Shale and other unconventional resources are being called the biggest game changer in a generation – and as land and other costs escalate, the industry continues to apply lessons gleaned from the early successes of the Barnett Shale.
One lesson: High-quality 3-D seismic data has emerged as a valuable tool.
Another lesson: Multi-client seismic surveys have allowed operators to share risks and, more importantly, costs of massive surveys.
High-resolution data provides both “offensive” and “defensive” advantages, said AAPG member Richard Newhart, team-lead subsurface and new ventures in Plano, Texas, for Encana, which is involved in underwriting several multi-client programs including the Haynesville with CGGVeritas.
“Defensively, it allowed us to identify, evaluate and avoid geohazard areas or to map subtle structural changes that assisted in our horizontal geo-steering solutions,” he said.
“Offensively, the data was valuable in building inversion volumes allowing us to map and predict such critical components as gas in place, fracture width and fracture containment – all properties that we were able to directly tie back to production quality of various areas,” Newhart said. “It also had a significant impact on allowing us to correctly risk our portfolio of available locations.”
Advanced reservoir characterization, “including seismic inversion and stress analysis, allows us to derive lithological and geomechanical models,” said Jo Firth, with technology and services marketing for CGGVeritas, “which can be used to predict hydraulic fracture behavior and reservoir drainage geometry, and to estimate TOC (total organic content), shale and carbonate content, water saturation and porosity, etc.”
This can help operators avoid unproductive wells and unnecessary hydraulic fracture stages, Firth said, and also help trim risks by identifying drilling hazards (such as faults) and ductile areas that form boundaries to fracture zones.
Newhart observed that since the early Barnett “land grab” days, leases in shale plays have increased from $500 an acre to $5,000 to $15,000.

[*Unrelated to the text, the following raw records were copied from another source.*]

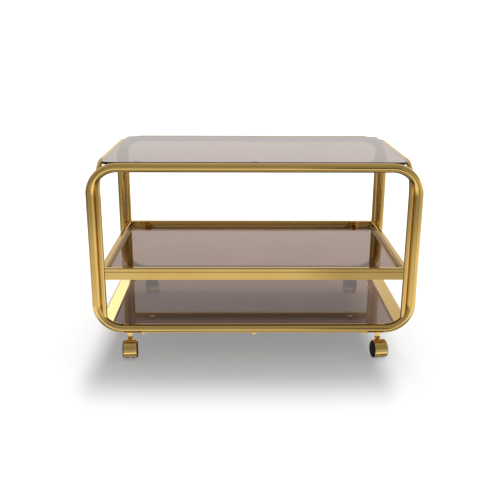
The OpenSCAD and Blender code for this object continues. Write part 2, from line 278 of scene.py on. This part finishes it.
# ---------------------------------------------------------------- stage
def painted_floor_shadow(tree):
    """Painted shadow: emission that the floor and backdrop give, little under the cart, more with distance
    from it.
    """
    geometry = tree.nodes.new("ShaderNodeNewGeometry")
    split = tree.nodes.new("ShaderNodeSeparateXYZ")
    tree.links.new(geometry.outputs["Position"], split.inputs["Vector"])
    cart_half = [(high - low) / 2 for low, high in zip(*cad_box)]
    squares = []
    for axis, middle, half, past, rate in zip("XY", PAINTED_SHADOW_MIDDLE, cart_half, PAINTED_SHADOW_PAST_CART, PAINTED_SHADOW_RATE):
        aside = math_node(tree, "ABSOLUTE", math_node(tree, "SUBTRACT", split.outputs[axis], middle))
        beyond = math_node(tree, "MULTIPLY", math_node(tree, "SUBTRACT", aside, half + past), rate)
        squares.append(math_node(tree, "POWER", math_node(tree, "MAXIMUM", beyond, 0.0), 2.0))
    distance = math_node(tree, "SQRT", math_node(tree, "ADD", *squares))
    near = spread(tree, distance, **PAINTED_SHADOW_NEAR)
    near.node.interpolation_type = "SMOOTHSTEP"
    return math_node(tree, "ADD", near, spread(tree, distance, **PAINTED_SHADOW_FAR))


def floor_mesh():
    """Flat floor, a quarter-round bend and an upright backdrop, as one strip of quads."""
    profile = [(FLOOR_FRONT, 0.0), (FLOOR_BACK, 0.0)]
    for step in range(1, BACKDROP_STEPS + 1):
        angle = step / BACKDROP_STEPS * math.pi / 2
        rise = BACKDROP_RADIUS - BACKDROP_RADIUS * math.cos(angle)
        profile.append((FLOOR_BACK + BACKDROP_RADIUS * math.sin(angle), rise))
    profile.append((FLOOR_BACK + BACKDROP_RADIUS, BACKDROP_TOP))
    verts = [(x, y, z) for y, z in profile for x in (-FLOOR_HALF_WIDTH, FLOOR_HALF_WIDTH)]
    faces = [(i, i + 1, i + 3, i + 2) for i in range(0, len(verts) - 2, 2)]
    mesh = bpy.data.meshes.new("studio_floor")
    mesh.from_pydata(verts, [], faces)
    mesh.polygons.foreach_set("use_smooth", [True] * len(mesh.polygons))
    return mesh


def stage():
    """The floor and backdrop, whose emission is lower around the cart as a painted shadow. Polished parts
    don't see them: their reflections come from the world alone.
    """
    obj = bpy.data.objects.new("studio_floor", floor_mesh())
    scene.collection.objects.link(obj)
    material, tree, shader = new_material("studio_floor")
    shader.inputs["Base Color"].default_value = (FLOOR_GREY, FLOOR_GREY, FLOOR_GREY, 1)
    shader.inputs["Roughness"].default_value = 0.9
    shader.inputs["Specular IOR Level"].default_value = 0.0
    shader.inputs["Emission Color"].default_value = WHITE
    # Floor emission that paints the cart's shadow on the floor: dim under the cart, bright away from it.
    tree.links.new(painted_floor_shadow(tree), shader.inputs["Emission Strength"])
    obj.data.materials.append(material)
    obj.visible_glossy = False


def surroundings(tree):
    """Grey level of the world by direction, from the FRONT, BACK and AROUND curves."""
    coord = tree.nodes.new("ShaderNodeTexCoord")
    split = tree.nodes.new("ShaderNodeSeparateXYZ")
    tree.links.new(coord.outputs["Generated"], split.inputs["Vector"])
    x, y, z = (split.outputs[axis] for axis in "XYZ")
    height = math_node(tree, "DIVIDE", math_node(tree, "ARCSINE", z), math.pi)
    height = math_node(tree, "ADD", height, 0.5)
    compass = math_node(tree, "ARCTAN2", x, math_node(tree, "MULTIPLY", y, -1.0))
    compass = math_node(tree, "ADD", math_node(tree, "DIVIDE", compass, 2 * math.pi), 0.5)
    behind = spread(tree, y, 0.0, 1.0, *FRONT_TO_BACK)
    by_height = mix(tree, behind, curve_of(tree, height, FRONT), curve_of(tree, height, BACK))
    level = spread(tree, math_node(tree, "ABSOLUTE", z), 1.0, 0.0, *AROUND_FADE)
    by_compass = mix(tree, level, WHITE, curve_of(tree, compass, AROUND))
    return mix(tree, 1.0, by_height, by_compass, "MULTIPLY")


def sky():
    """World: the surroundings as polished parts and glass see them, and even fill light for matt surfaces."""
    world = bpy.data.worlds.new("studio")
    scene.world = world
    world.use_nodes = True
    tree = world.node_tree
    tree.nodes.clear()
    seen = tree.nodes.new("ShaderNodeBackground")
    tree.links.new(surroundings(tree), seen.inputs["Color"])
    fill = tree.nodes.new("ShaderNodeBackground")
    fill.inputs["Strength"].default_value = FILL
    path = tree.nodes.new("ShaderNodeLightPath")
    choice = tree.nodes.new("ShaderNodeMixShader")
    tree.links.new(path.outputs["Is Diffuse Ray"], choice.inputs["Fac"])
    tree.links.new(seen.outputs["Background"], choice.inputs[1])
    tree.links.new(fill.outputs["Background"], choice.inputs[2])
    out = tree.nodes.new("ShaderNodeOutputWorld")
    tree.links.new(choice.outputs["Shader"], out.inputs["Surface"])


def overhead_lamp():
    """Softbox above and behind the cart for its soft shadow, unseen in reflections and glass."""
    data = bpy.data.lights.new("overhead", "AREA")
    data.shape = "RECTANGLE"
    data.size, data.size_y = LAMP_SIZE
    data.energy = LAMP_WATTS
    obj = bpy.data.objects.new("overhead", data)
    obj.location = LAMP_PLACE
    aim = Vector(LAMP_AIM) - Vector(LAMP_PLACE)
    obj.rotation_euler = aim.to_track_quat("-Z", "Y").to_euler()
    obj.visible_glossy = False
    obj.visible_transmission = False
    scene.collection.objects.link(obj)


look_camera()
dress()
stage()
sky()
overhead_lamp()
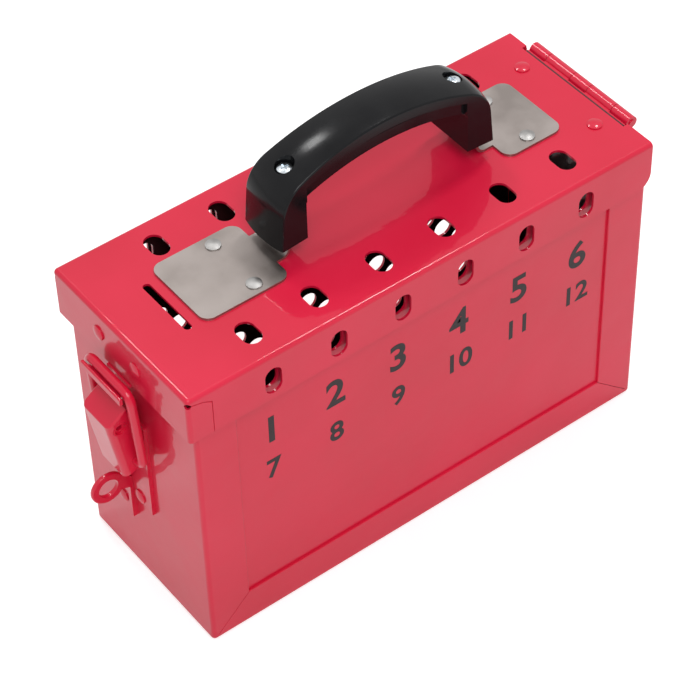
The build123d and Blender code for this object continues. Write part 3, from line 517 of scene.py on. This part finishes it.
def soft_lamp(name, place, aim, width, watts):
    """A square area lamp that looks at a point."""
    data = bpy.data.lights.new(name, "AREA")
    data.shape = "SQUARE"
    data.size = width
    data.energy = watts
    lamp = bpy.data.objects.new(name, data)
    lamp.location = place
    lamp.rotation_euler = (Vector(aim) - Vector(place)).to_track_quat("-Z", "Y").to_euler()
    bpy.context.scene.collection.objects.link(lamp)
    return lamp


BOX_MIDDLE = (0.0, 0.0, 0.10)
LID_MIDDLE = (0.0, 0.0, 0.15)
key = soft_lamp("key", (-0.5, -0.9, 1.5), BOX_MIDDLE, width=0.9, watts=14.0)
edge_front = soft_lamp("edge_front", (0.57, 0.18, 1.40), LID_MIDDLE, width=0.20, watts=4.2)
edge_left = soft_lamp("edge_left", (0.05, 0.80, 1.32), LID_MIDDLE, width=0.20, watts=2.4)
print("lamps:", key.name, edge_front.name, edge_left.name)

# %% [markdown]
# ## Camera
# The camera stands up and to the left of the front, with a long lens, as in the photograph. Aimed
# by eye it would be a little off everywhere, so its place and direction came from matching the
# lid's corners and slots. It also leans a little to one side, so its right and up are turned about
# the line of sight. The lens is written in millimetres for a sensor 36 mm wide.

# %% Camera
CAMERA_PLACE = Vector((-0.47675, -0.6412, 0.8961))
LOOK = Vector((0.4078, 0.5650, -0.7173)).normalized()
LEAN = math.radians(-1.921)
LENS_MM = 139.39
SENSOR_MM = 36.0

level_right = LOOK.cross(Vector((0, 0, 1))).normalized()
level_up = level_right.cross(LOOK)
cam_right = math.cos(LEAN) * level_right + math.sin(LEAN) * level_up
cam_up = -math.sin(LEAN) * level_right + math.cos(LEAN) * level_up
camera_data = bpy.data.cameras.new("camera")
camera_data.lens = LENS_MM
camera_data.sensor_width = SENSOR_MM
camera = bpy.data.objects.new("camera", camera_data)
turn = Matrix((cam_right, cam_up, -LOOK)).transposed().to_4x4()
camera.matrix_world = Matrix.Translation(CAMERA_PLACE) @ turn
bpy.context.scene.collection.objects.link(camera)
bpy.context.scene.camera = camera
bpy.context.scene.view_settings.view_transform = "Standard"
print("camera at", tuple(round(v, 3) for v in camera.location), "lens", LENS_MM)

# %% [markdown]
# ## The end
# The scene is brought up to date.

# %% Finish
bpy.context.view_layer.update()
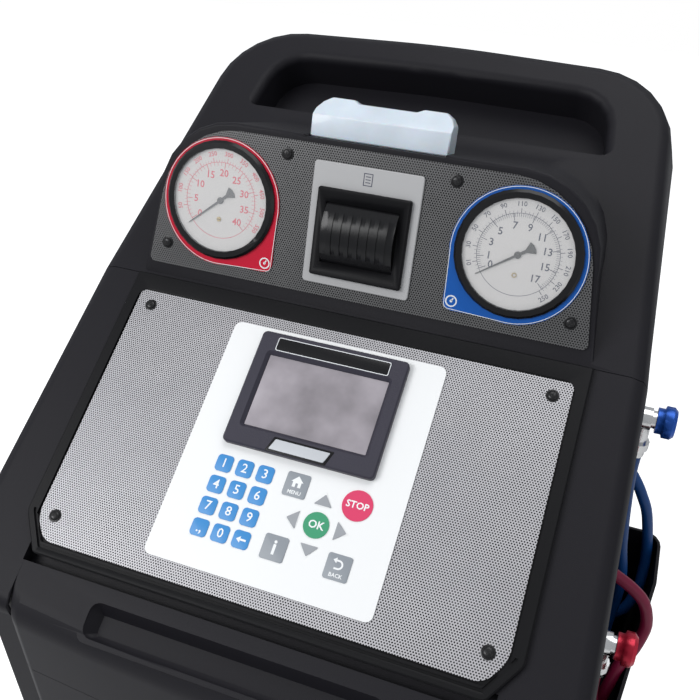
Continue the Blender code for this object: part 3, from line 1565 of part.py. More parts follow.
def rear_axle():
    profile = [
        (0.0, AXLE_HALF + CAP_THICK),
        (CAP_RADIUS, AXLE_HALF + CAP_THICK),
        (CAP_RADIUS, AXLE_HALF),
        (AXLE_RADIUS, AXLE_HALF),
        (AXLE_RADIUS, -AXLE_HALF),
        (CAP_RADIUS, -AXLE_HALF),
        (CAP_RADIUS, -AXLE_HALF - CAP_THICK),
        (0.0, -AXLE_HALF - CAP_THICK),
    ]
    bar = turned(profile, SMALL_STEPS)
    return solid("rear_axle", bar, steel_finish(), None, AXLE_PLACE, ACROSS)


def caster_mount(side_name, place, tray):
    """Plate and bearing race under the base tray; returns how low the race reaches."""
    plate_low = BASE_BOTTOM - CASTER_PLATE_THICK
    half = CASTER_PLATE / 2
    outline = rounded(rectangle(half, -half, half, CASTER_PLATE_ROUND), BASE_STEPS)
    plate = prism(bmesh.new(), outline, plate_low, BASE_BOTTOM + PANEL_WALL / 2)
    combine(tray, tool(f"{side_name}_caster_plate", plate, None, place), "UNION")
    race_low = plate_low - CASTER_RACE
    race_outline = disc(CASTER_RACE_RADIUS, SMALL_STEPS)
    race = prism(bmesh.new(), race_outline, race_low, plate_low + CASTER_PLATE_THICK / 2)
    combine(tray, tool(f"{side_name}_race", race, None, place), "UNION")
    return race_low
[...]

“Most resource plays have diverse acreage ownership in their early days,” Newhart said. “Funding and annual budget constraints coupled with survey size and complexity would make acquiring this information on a proprietary basis nearly impossible.
“Those lessons were clearly learned by most operators in the Barnett,” he added.
As many of the early U.S. shale leasehold agreements begin to mature, “operators want to evaluate their positions more carefully to analyze where they can develop quickly to produce the fastest in order to maintain their lease,” said Mike Bertness, vice president of U.S. land multi-client and new ventures for CGGVeritas.
Since 2009, CGGVeritas has heavily invested in its North America shale multi-client data library, Bertness said, including the Haynesville, Bakken (United States and Canada), Montney and Marcellus shale plays, plus active participation in Eaglebine, Utica and the Tuscaloosa marine shale.
“In shale oil plays the terrain is one of the biggest hurdles, as many of the reservoirs are located in the Rockies, so access and permitting become more challenging,” Bertness said. “They are still putting a lot of infrastructure in place – such as housing and hotel accommodations to support the influx of people drawn to develop the area – so grabbing land too early is an issue, but waiting too late means you’ve missed an opportunity.
“Knowing which land to produce first,” he said, “is where the 3-D seismic data becomes extremely useful.
“Usually it takes about 12-18 months to permit, survey, drill and record and process the data,” he continued. “Most leases are three to five years and oil and gas companies do not start working on a seismic program until they drill a few wells and see the production so they are at least one to two years into their leases before doing seismic, so they end up drilling many of the first wells blind.”
Detailed seismic also may help companies in a shale play avoid environmental risks associated with drilling and hydraulic fracturing.
When detailed lithological and geomechanical models of the field are calibrated with well log and core measurements, “they can be used to predict the most productive well locations and also the behavior of induced fractures, such as their direction of propagation and where the rock is too ductile for fractures to form.
“Identifying existing faults and fractures when designing a drilling and completion program, allows these to be avoided, mitigating against the risk of activating them,” Firth said.
Microseismic monitoring of the fracture process can allow actual induced fractures to be compared with the predicted ones in real time, according to Firth, which in turn allows faster options.
“In today’s economic and environmental climate it is essential to make every well and frac count,” Firth added.
Geologists’ and the industry’s growing understanding of the reservoirs and advanced technology promises to push the growth of shale production, according to AAPG member David Bat, president of Welling & Co., an international market research firm serving the upstream petroleum industry.
“Short term, operators will continue to focus on oil and liquid rich regions until natural gas prices recover to a more acceptable level,” Bat said. “Long run, both unconventional oil and natural gas will prove to be the single largest ‘game changer’ this generation has experienced in terms of providing the U.S. both energy independence and economic stability.
“As long as operators continue to have access to land and services, and commodity prices remain stable above $60 per barrel of oil and eventually natural gas prices increase to at least $4 per MCF, the markets should exhibit continued stability and strong growth,” Bat said.
“Lessons learned from the United States will most certainly be applied worldwide,” Bat said, “resulting in similar experiences and economic impact.”